A natural environment imagined as a gentle and benevolent mother, populated by kind animals and taciturn children and teenagers, emerges from the work of French artist Edi Dubien in his La Nature Retrouvée / Nature Rediscovered. His works on canvas and paper rewrite the story of his childhood and puberty while addressing questions of gender identity and transformation.
« A mosaic of an untitled series of drawings and watercolor portraits, starring children on the cusp of adolescence, whose facial lines occasionally blend with figures from the natural world – a deer, crow, fern branch, dog, or shell – acts as a chorus to the central painting “Leopard Self-Portrait” (2023).
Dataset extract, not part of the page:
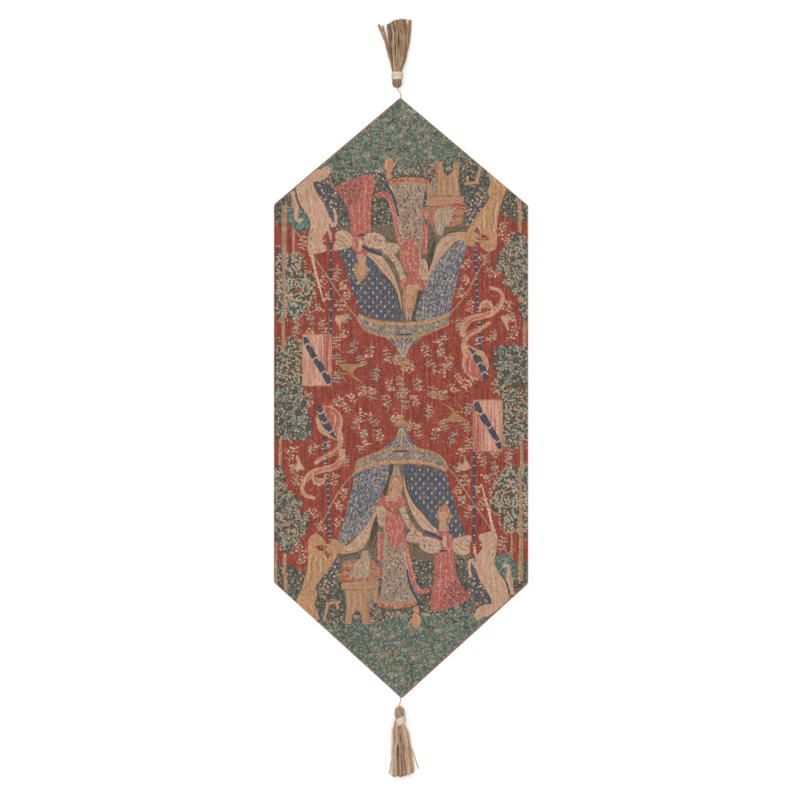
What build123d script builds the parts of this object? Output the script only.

« We are introduced to an intimate, personal story of gender transition, where the human body is transformed through a process of meshing and hybridization with the plant and animal world, as it discovers a myriad of new, unexplored corporeal natures emerging from within. The transition occurs in a rural setting, where the wood, wind, rivers, and its flora and fauna provide a constellation of a nourishing, affective community. Dubien references L’Enfant sauvage (The Wild Child) by the French director François Truffaut, the 1970 film that narrates the story of a kind doctor and his housekeeper who join efforts to raise a “wild boy”that emerges mute and wounded from the forests of rural France. Released during the « flower child » era the film explored the Romantic notion of the « noble savage » versus rationalism and civilization. From this controversial landmark in the history of cinema, Dubien recovers the theme of the apparent conflict between nature and culture, or spontaneous animality and tamed animality.

However, in the biographical narrative behind La Nature Retrouvée / Nature Rediscovered, the artist reverses the process: as a space of learning and unlearning, the forest is what gives the individual back the most important capacity for knowledge – the knowledge of oneself.